Yup, sold it for 30 bucks. Looks like it's a little tweeked. I wonder if the buyer knew what he was getting. 









						Schwinn Heavy-Duti 26" Forks 1964 Original Paint  | eBay
					

Schwinn Heavy-duti 26" Bicycle Forks 1964. Original black paint.



					www.ebay.com


----------



## KingSized HD (Feb 2, 2022)

I'd call those fenders well-bought. $46+shipping is cheap for these hard to find King Size fenders. Hopefully someone here got them to complete a project.


----------



## coasterbrakejunkie1969 (Feb 2, 2022)

KingSized HD said:


> I'd call those fenders well-bought. $46+shipping is cheap for these hard to find King Size fenders. Hopefully someone here got them to complete a project.
> View attachment 1562465



Someone bought them for regular HD and the holes will not line up.


----------



## KingSized HD (Feb 2, 2022)

coasterbrakejunkie1969 said:


> Someone bought them for regular HD and the holes will not line up.



If you know the buyer let me know who they are, I'll take that problem off their hands.


----------



## coasterbrakejunkie1969 (Feb 2, 2022)

i asked him about the fork and he said it was sold already. I told him I hopped he got good money for it as it was  KS bike. I don't think he ever knew what he had.


----------



## irideiam (Mar 9, 2022)

coasterbrakejunkie1969 said:


> i asked him about the fork and he said it was sold already. I told him I hopped he got good money for it as it was  KS bike. I don't think he ever knew what he had.



Haha, I just saw this, I bought the fork after I missed the frame, it's not tweaked 🤪, you're right he didn't know what he had.

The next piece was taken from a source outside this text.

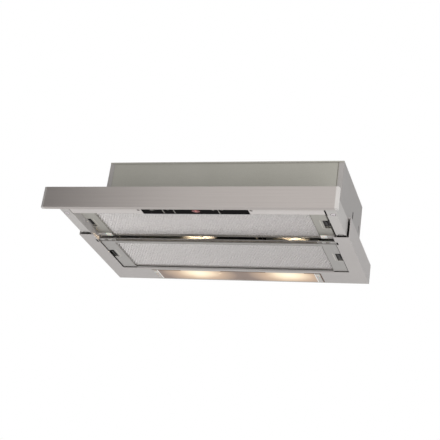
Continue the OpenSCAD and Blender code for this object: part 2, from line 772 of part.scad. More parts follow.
// Panel end cap with a rounded outer front edge
module panel_cap(left) at_hood() color("#c8c4c0") on_side(left) translate([0, 0, panel_bottom])
    linear_extrude(panel_h) difference() {
        translate([panel_in, -drawer_reach]) square([cap_w, panel_d]);
        translate([panel_in + cap_w - cap_round, -drawer_reach]) difference() {
            square([cap_round, cap_round]);
            translate([0, cap_round]) circle(r = cap_round);
        }
    }
module panel_cap_left() panel_cap(true);
module panel_cap_right() panel_cap(false);

// Opening of one key, through the strip and the control panel
module key_hole(x, w)
    block(x - key_gap, x + w + key_gap, key_front - key_gap, key_back + key_gap, bezel_z - cut, strip_top + cut);
module control_holes() {
    key_hole(light_key_x, light_key_w);
    key_hole(off_key_x, off_key_w);
    key_hole(slow_key_x, slow_key_w);
    key_hole(fast_key_x, fast_key_w);
    translate([lens_x, lens_y, bezel_z - cut]) lens_outline(strip_top - bezel_z + 2 * cut);
}
// Lens with straight sides and round ends
module lens_outline(h) {
    for (x = [-1, 1]) translate([x * (lens_w - lens_l) / 2, 0, 0]) cylinder(h = h, r = lens_l / 2);
    translate([-(lens_w - lens_l) / 2, -lens_l / 2, 0]) cube([lens_w - lens_l, lens_l, h]);
}

// Control strip across the drawer's front, with the upstand and lip that carry the front filter
module control_strip() at_hood() color("#b9b8b3") difference() {
    union() {
        block(-runner_in, runner_in, panel_back, strip_back, carriage_lift, strip_top);
        block(-runner_in, runner_in, strip_back - carriage_t, strip_back, strip_top, strip_top + upstand_h);
        block(-mesh_x, mesh_x, strip_back, strip_back + filter_lip, front_filter_z - carriage_t, front_filter_z);
    }
    control_holes();
}

// Black control panel under the strip
module control_bezel() at_hood() color("#14110e") difference() {
    block(bezel_left, bezel_right, bezel_front, bezel_y, bezel_z, carriage_lift);
    control_holes();
}

// Circuit board on its posts above the keys
module control_board() at_hood() color("#1d4d2e") {
    block(bezel_left, bezel_right, bezel_front - 3 * board_post_r, key_back,
        strip_top + board_z, strip_top + board_z + board_t);
    for (x = [bezel_left + board_post_r, bezel_right - board_post_r])
        translate([x, bezel_front - 2 * board_post_r, strip_top]) cylinder(h = board_z, r = board_post_r);
}

// Red lens of the display
module display_lens() at_hood() color("#b5403c") translate([lens_x, lens_y, bezel_z])
    lens_outline(strip_top + board_z - bezel_z);

// Push key that rises into the strip
module key(x, w) at_hood() color("#14110e") block(x, x + w, key_front, key_back, bezel_z, bezel_z + key_h);
module light_key() key(light_key_x, light_key_w);
module off_key() key(off_key_x, off_key_w);
module slow_key() key(slow_key_x, slow_key_w);
module fast_key() key(fast_key_x, fast_key_w);

// Carriage runner: a strip between two walls that slope down behind the panel, with the front latch's slot
module carriage_side(left) at_hood() color("#c2c1bc") on_side(left) difference() {
    union() {
        block(runner_in, runner_out, panel_back, carriage_back, carriage_lift, strip_top);
        block(runner_in, runner_in + carriage_t, panel_back, carriage_back, strip_top, carriage_top);
        block(runner_out - carriage_t, runner_out, panel_back, carriage_back, strip_top, carriage_top);
    }
    translate([runner_in - cut, front_latch_y - tongue_l / 2 - latch_gap, front_filter_z + latch_recess_h])
        cube([carriage_t + 2 * cut, tongue_l + 2 * latch_gap, latch_slot_h]);
    plate_x(runner_in - cut, runner_out + cut) polygon([
        [panel_back - cut, carriage_top - nose_h], [panel_back, carriage_top - nose_h],
        [panel_back + nose_l, carriage_top], [panel_back + nose_l, carriage_top + cut],
        [panel_back - cut, carriage_top + cut]
    ]);
}
module carriage_side_left() carriage_side(true);
module carriage_side_right() carriage_side(false);

// Rear bar between the runners, with a lip under the front filter's back corner at each end
module rear_bar() at_hood() color("#c2c1bc") {
    block(-runner_in, runner_in, front_filter_back, front_filter_back + carriage_t, front_filter_z,
        front_filter_z - carriage_t + rear_bar_h);
    for (left = [true, false]) on_side(left)
        block(clip_x + clip_w + run_gap, filter_x, front_filter_back - clip_l, front_filter_back + carriage_t,
            front_filter_z - carriage_t, front_filter_z);
}

// Gliders that stand in the runners' back ends and reach up into the rails
module rail_gliders() at_hood() color("#e9e7e1") for (left = [true, false]) on_side(left)
    block(rail_in + rail_t + run_gap, rail_out - rail_t - run_gap, carriage_back - glider_l, carriage_back,
        strip_top, rail_top - rail_t - run_gap);

// Screw heads under the runners
module strip_screws() at_hood() color("#8b8a86") for (left = [true, false], k = [0, 0.6]) on_side(left)
    translate([runner_in + 1 + pad_w + strip_screw_r + 1.5, strip_back * (1 - k), carriage_lift - strip_screw_h])
        cylinder(h = strip_screw_h, r = strip_screw_r);

// Recess and slot of one latch in the end of a filter whose underside is at z
module latch_cut(y, z) {
    block(filter_x - latch_w, filter_x + cut, y - latch_l / 2, y + latch_l / 2, z - cut, z + latch_recess_h);
    block(filter_x - latch_slot_w, filter_x + cut, y - latch_l / 2 + 3, y + latch_l / 2 - 3,
        z + latch_recess_h - 0.5, z + latch_recess_h + latch_slot_h);
}

// Filter frame with its latch slots, between two depths
module filter_frame(y0, y1, z, rim0, rim1, latch_y) difference() {
    block(-filter_x, filter_x, y0, y1, z, z + filter_t);
    block(-mesh_x, mesh_x, y0 + rim0, y1 - rim1, z - cut, z + filter_t + cut);
    for (left = [true, false]) on_side(left) latch_cut(latch_y, z);
}

// Mesh layers that fill a filter frame's opening
module filter_mesh(y0, y1, z, rim0, rim1)
    block(-mesh_x, mesh_x, y0 + rim0, y1 - rim1, z + mesh_inset, z + mesh_inset + mesh_t);

module front_filter_frame() at_hood() color("#a3a29c")
    filter_frame(strip_back, front_filter_back, front_filter_z, front_rim, back_rim, front_latch_y);
module front_filter_mesh() at_hood() color("#bfbbb9")
    filter_mesh(strip_back, front_filter_back, front_filter_z, front_rim, back_rim);
// The rear filter's frame thins to a lip along its front edge, with hook slots near its ends
module rear_filter_frame() at_hood() color("#a3a29c") difference() {
    filter_frame(rear_filter_front, rear_filter_back, rear_filter_z, lip_rim, tail_rim, rear_latch_y);
    for (z = [rear_filter_z + lip_t - filter_t, rear_filter_z + 2 * lip_t])
        block(-filter_x - cut, filter_x + cut, rear_filter_front - cut, rear_filter_front + lip_d, z, z + filter_t);
    for (left = [true, false], k = [0, 1]) on_side(left)
        translate([mesh_x - lip_slot_w / 2 + k * lip_slot_step, rear_filter_front + (lip_d - lip_slot_d) / 2,
            rear_filter_z - cut])
            cube([lip_slot_w, lip_slot_d, filter_t]);
}
module rear_filter_mesh() at_hood() color("#bfbbb9")
    filter_mesh(rear_filter_front, rear_filter_back, rear_filter_z, lip_rim, tail_rim);

// White clips under the front filter's back corners, held by the rear bar
module front_filter_clips() at_hood() color("#eceae4") for (left = [true, false]) on_side(left)
    block(clip_x, clip_x + clip_w, front_filter_back - clip_l, front_filter_back + carriage_t,
        front_filter_z - clip_t, front_filter_z);

// Slider with a finger tab below and a tongue that reaches to x1
module latch(y, z, x1) {
    x0 = filter_x - slider_w;
    z0 = z + latch_recess_h - 0.5 + latch_gap;
    z1 = z + latch_recess_h + latch_slot_h - latch_gap;
    block(x0, filter_x, y - latch_l / 2 + 3 + latch_gap, y + latch_l / 2 - 3 - latch_gap, z0, z1);
    block(x0 + slider_w / 2, x0 + slider_w / 2 + tab_w, y - latch_l / 3, y + latch_l / 3, z + 0.5, z0);
    block(filter_x, x1, y - tongue_l / 2, y + tongue_l / 2, z1 - tongue_t, z1);
}
module front_latch(left) at_hood() color("#3b3b3a") on_side(left)
    latch(front_latch_y, front_filter_z, runner_in + carriage_t + tongue_reach);
module rear_latch(left) at_hood() color("#3b3b3a") on_side(left)
    latch(rear_latch_y, rear_filter_z, foot_in - hold_gap);
module front_latch_left() front_latch(true);
module front_latch_right() front_latch(false);
module rear_latch_left() rear_latch(true);
module rear_latch_right() rear_latch(false);

casing_side_left();
casing_side_right();
housing_side_left();
housing_side_right();
housing_front();
back_wall();
top_plate();
front_ledge();
bottom_frame();
lamp_cover();
lamp_ends();
lamp_tray();
lamp_sockets();
bulbs();
fixed_rail_left();
fixed_rail_right();
rail_pads();
scroll_wall();
scroll_cheek_left();
scroll_cheek_right();
motor_bracket();
motor();
outlet_collar();
flap_axle();
terminal_box();
terminal_lid();
capacitor();
cable_gland();
end_switch();
front_panel();
panel_liner();
panel_cap_left();
panel_cap_right();
control_strip();
control_bezel();
control_board();
display_lens();
carriage_side_left();
carriage_side_right();
rear_bar();
rail_gliders();
strip_screws();
front_filter_frame();
front_filter_mesh();
front_filter_clips();
light_key();
off_key();
slow_key();
fast_key();
front_latch_left();
front_latch_right();
rear_filter_frame();
rear_filter_mesh();
rear_latch_left();
rear_latch_right();
impeller();
motor_shaft();
flap_front();
flap_rear();
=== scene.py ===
"""A pull out range hood, seen from below with its drawer out and its lamps lit."""
import math

import bmesh
import bpy
from mathutils import Matrix, Vector


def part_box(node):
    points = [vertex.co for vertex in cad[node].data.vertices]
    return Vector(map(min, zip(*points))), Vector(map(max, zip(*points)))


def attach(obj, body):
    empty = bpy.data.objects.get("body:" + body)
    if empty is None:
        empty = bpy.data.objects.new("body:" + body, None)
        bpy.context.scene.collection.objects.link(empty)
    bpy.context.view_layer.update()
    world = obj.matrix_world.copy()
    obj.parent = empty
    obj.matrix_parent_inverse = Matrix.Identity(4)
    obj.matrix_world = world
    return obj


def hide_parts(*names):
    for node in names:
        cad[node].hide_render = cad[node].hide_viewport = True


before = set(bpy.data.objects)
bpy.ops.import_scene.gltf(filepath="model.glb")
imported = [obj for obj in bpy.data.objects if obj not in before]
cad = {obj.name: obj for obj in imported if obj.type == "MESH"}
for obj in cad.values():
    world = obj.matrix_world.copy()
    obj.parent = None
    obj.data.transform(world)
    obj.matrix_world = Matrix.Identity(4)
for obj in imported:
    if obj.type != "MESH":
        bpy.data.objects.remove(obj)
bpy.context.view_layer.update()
MM = 0.001  # a millimetre in metres


# ---------------------------------------------------------------- the photograph's camera
# The camera stands low in front of the hood and to its right, and looks up at its filters. Its place, turn
# and lens come from the corners of the panel, casing, housing, filters and lamp window in the photograph.
eye = Vector((0.71355, -2.09325, -1.04302))
looked_at = Vector((0.00643, -0.1, -0.1303))
roll = math.radians(8.48468)
camera_data = bpy.data.cameras.new("photo_camera")
camera_data.sensor_fit = "HORIZONTAL"
camera_data.sensor_width = 36.0
camera_data.lens = 90.689
camera = bpy.data.objects.new("photo_camera", camera_data)
facing = (looked_at - eye).to_track_quat("-Z", "Y").to_matrix() @ Matrix.Rotation(roll, 3, "Z")
camera.matrix_world = Matrix.Translation(eye) @ facing.to_4x4()
bpy.context.scene.collection.objects.link(camera)
bpy.context.scene.camera = camera
bpy.context.scene.view_settings.view_transform = "Standard"


# ---------------------------------------------------------------- studio floor, world and lamps
# A plain pale floor lies far below the hood, in a white surround. One soft box stands low in front of the
# hood and one above its drawer. A dark card on the left gives the panel the darker end of the photograph.
def linear(code):
    """A hex sRGB colour as linear numbers."""
    parts = [int(code[i : i + 2], 16) / 255 for i in (1, 3, 5)]
    return tuple(p / 12.92 if p <= 0.04045 else ((p + 0.055) / 1.055) ** 2.4 for p in parts) + (1.0,)


def put(tree, kind, settings=None, links=None):
    """Adds a node. A setting is for a socket, a property or a ramp's stops, and a link goes into a socket."""
    node = tree.nodes.new(kind)
    for key, value in (settings or {}).items():
        if key == "stops":
            ramp = node.color_ramp
            while len(ramp.elements) < len(value):
                ramp.elements.new(0.5)
            for element, (place, code) in zip(ramp.elements, value):
                element.position = place
                element.color = linear(code)
        elif isinstance(key, str) and key not in node.inputs:
            setattr(node, key, value)
        else:
            node.inputs[key].default_value = value
    for key, (source, output) in (links or {}).items():
        tree.links.new(source.outputs[output], node.inputs[key])
    return node


def start(name):
    """A new material with an empty tree, and the output that says where each of its points lies."""
    material = bpy.data.materials.new(name)
    material.use_nodes = True
    tree = material.node_tree
    tree.nodes.clear()
    return material, tree, (put(tree, "ShaderNodeTexCoord"), "Object")


def mottled(name, patch_mm, stops, settings, detail=2.0, tinted="Base Color"):
    """A material whose colour wanders between two tones, in patches of one size."""
    material, tree, here = start(name)
    patch = put(tree, "ShaderNodeTexNoise", {"Scale": 1 / (patch_mm * MM), "Detail": detail},
        {"Vector": here})
    tone = put(tree, "ShaderNodeValToRGB", {"stops": stops}, {"Fac": (patch, "Fac")})
    shader = put(tree, "ShaderNodeBsdfPrincipled", settings, {tinted: (tone, 0)})
    put(tree, "ShaderNodeOutputMaterial", {}, {"Surface": (shader, 0)})
    return material


def link_piece(name, mesh, material=None):
    """An object for a mesh that is already in its place."""
    piece = bpy.data.objects.new(name, mesh)
    bpy.context.scene.collection.objects.link(piece)
    if material:
        mesh.materials.clear()
        mesh.materials.append(material)
    return piece


# The surround is dim where it lights the hood, and white where the camera, metal or glass shows it
light_on_hood = 0.42
light_seen = 1.0
surround = bpy.data.worlds.new("white_studio")
bpy.context.scene.world = surround
surround.use_nodes = True
tree = surround.node_tree
tree.nodes.clear()
ray = put(tree, "ShaderNodeLightPath")
seen = put(tree, "ShaderNodeMath", {"operation": "MAXIMUM"},
    {0: (ray, "Is Camera Ray"), 1: (ray, "Is Glossy Ray")})
seen = put(tree, "ShaderNodeMath", {"operation": "MAXIMUM"}, {0: (seen, 0), 1: (ray, "Is Transmission Ray")})
dim = put(tree, "ShaderNodeBackground", {"Color": linear("#F6F7FA"), "Strength": light_on_hood})
white = put(tree, "ShaderNodeBackground", {"Color": (1, 1, 1, 1), "Strength": light_seen})
both = put(tree, "ShaderNodeMixShader", {}, {0: (seen, 0), 1: (dim, 0), 2: (white, 0)})
put(tree, "ShaderNodeOutputWorld", {}, {"Surface": (both, 0)})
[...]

As always I sold my last forkless KS frame, so I have the fork and no extra frames, would love to know who bought the frame....


----------



## coasterbrakejunkie1969 (Mar 9, 2022)

Now to play the waiting game haha. I'm sure you could find a taker for the fork. Good luck


----------



## irideiam (Mar 10, 2022)

coasterbrakejunkie1969 said:


> Now to play the waiting game haha. I'm sure you could find a taker for the fork. Good luck



No way, keeping it....


----------